Pull every line containing "this" out of the material below.

▶ **Data excerpts**:
------------------------

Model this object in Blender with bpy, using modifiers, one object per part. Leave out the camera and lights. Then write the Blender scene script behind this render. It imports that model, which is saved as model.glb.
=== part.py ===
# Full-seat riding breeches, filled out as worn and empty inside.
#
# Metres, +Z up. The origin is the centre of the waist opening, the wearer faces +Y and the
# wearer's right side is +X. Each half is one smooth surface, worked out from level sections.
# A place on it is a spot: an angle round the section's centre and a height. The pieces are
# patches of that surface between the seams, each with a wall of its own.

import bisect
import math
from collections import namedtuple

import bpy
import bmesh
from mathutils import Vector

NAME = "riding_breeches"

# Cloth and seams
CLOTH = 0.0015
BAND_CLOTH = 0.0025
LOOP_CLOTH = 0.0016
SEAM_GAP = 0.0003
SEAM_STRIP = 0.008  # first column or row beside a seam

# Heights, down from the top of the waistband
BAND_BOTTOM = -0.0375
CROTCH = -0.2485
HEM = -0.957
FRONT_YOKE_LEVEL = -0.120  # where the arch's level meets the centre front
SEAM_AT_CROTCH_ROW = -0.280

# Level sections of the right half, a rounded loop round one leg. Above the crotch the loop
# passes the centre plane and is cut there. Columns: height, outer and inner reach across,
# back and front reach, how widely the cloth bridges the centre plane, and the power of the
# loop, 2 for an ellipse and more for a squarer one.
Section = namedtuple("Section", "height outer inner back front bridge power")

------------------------

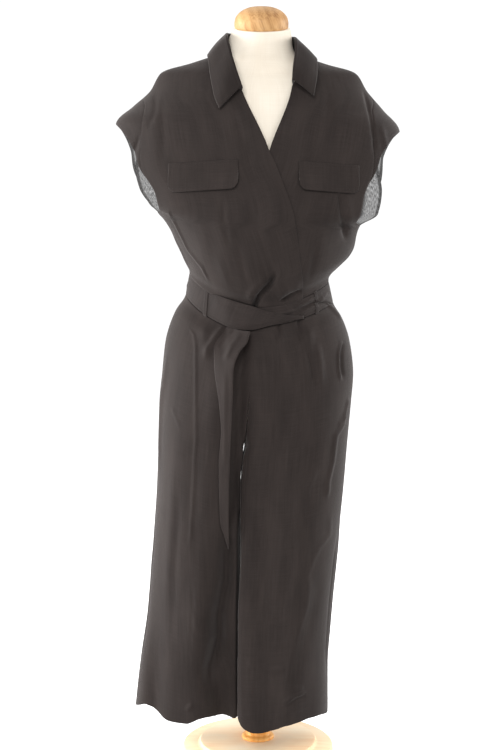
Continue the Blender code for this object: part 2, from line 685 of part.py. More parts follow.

------------------------

▶ **Response to the task**:
Model this object in Blender with bpy, using modifiers, one object per part. Leave out the camera and lights. Then write the Blender scene script behind this render. It imports that model, which is saved as model.glb.
Continue the Blender code for this object: part 2, from line 685 of part.py. More parts follow.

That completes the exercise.